For a fancy slump, serve it with whipped cream flavored with vanilla, nutmeg or cinnamon. Or perhaps a drop of orange liqueur.
4½ pounds mixed nectarines and peaches, fresh or frozen, halved and pitted
¾ to 1 cup granulated sugar
2 tablespoons cornstarch
½ teaspoon salt
2 tablespoons freshly squeezed lemon juice
1 cup all-purpose flour
½ cup unsifted cake flour
2 tablespoons sugar
1 teaspoon baking powder
½ teaspoon baking soda
½ teaspoon salt
½ teaspoon ground cinnamon
½ teaspoon ground cardamom
1 stick (½ cup) cold unsalted butter, cut into ½ -inch cubes
1 cup cold buttermilk
Slice fruit over a large bowl to collect all the juices. Combine sugar, cornstarch and salt together in a small bowl; add to fruit. Toss to coat. Gently stir in the lemon juice. Pour fruit and juices into a 10- to 12-inch non-reactive deep skillet or Dutch oven with a tight lid. Let stand 15 minutes. Heat the fruit to a low simmer over medium-low heat, gently stirring occasionally to prevent juice from sticking to bottom of pan. Simmer until slightly thickened, about 2 minutes. Remove from heat.
For the dumplings, whisk together flours, sugar, baking powder, baking soda, salt, cinnamon and cardamom in a bowl. Add butter; toss until evenly coated. Cut in butter with your fingertips or a pastry blender until it's the size of peas. Add buttermilk; stir just until mixture comes together and forms a slightly wet dough.

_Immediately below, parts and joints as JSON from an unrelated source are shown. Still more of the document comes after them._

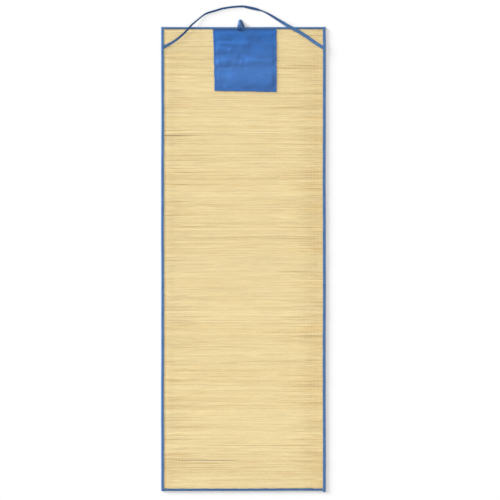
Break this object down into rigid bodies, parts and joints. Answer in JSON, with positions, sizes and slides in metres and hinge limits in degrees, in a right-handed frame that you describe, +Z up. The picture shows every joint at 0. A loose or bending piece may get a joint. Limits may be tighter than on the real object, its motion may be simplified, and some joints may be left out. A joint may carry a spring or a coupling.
{
  "type": "straw beach mat",
  "caption": "Long flat woven straw mat edged with folded cloth tape, with a square cloth panel, a small loop and a carry strap at its head end.",
  "frame": {"origin": "the middle of the mat's underside, on the floor", "axes": "+X across the mat, to the right in the picture; +Y along the mat towards the head end with the panel and the strap; +Z up from the floor"},
  "size_m": [0.6039, 1.7833, 0.0112],
  "materials": {
    "woven_straw": "dry split straw stems side by side, faintly glossy, warp threads lengthwise",
    "blue_tape": "matt woven tape",
    "blue_panel_cloth": "thin smooth cloth with a soft sheen"
  },
  "bodies": {
    "root": {"straw_mat": "woven_straw", "binding_left": "blue_tape", "binding_right": "blue_tape", "binding_top": "blue_tape", "binding_bottom": "blue_tape", "head_panel": "blue_panel_cloth", "carry_strap": "blue_tape", "closing_loop": "blue_tape"}
  },
  "joints": []
}
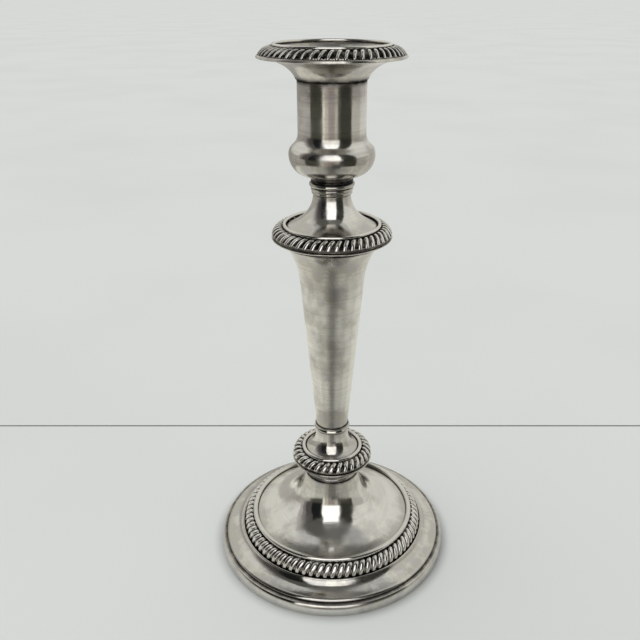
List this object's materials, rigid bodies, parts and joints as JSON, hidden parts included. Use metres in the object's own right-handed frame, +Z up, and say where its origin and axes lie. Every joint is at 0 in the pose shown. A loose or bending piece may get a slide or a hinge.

Place dough in 8 portions over fruit, distributing dumplings evenly. Heat fruit to a gentle simmer over low heat.Cover with a tight-fitting lid; simmer until dumplings are puffy and cooked through, 25 minutes. Remove cover; let cool 15 minutes before serving.
Makes 8 servings.
Adapted from Rustic Fruit Desserts by Cory Schreiber and Julie Richardson, who write, "Sadly, slumps do not keep well. Eat this one immediately."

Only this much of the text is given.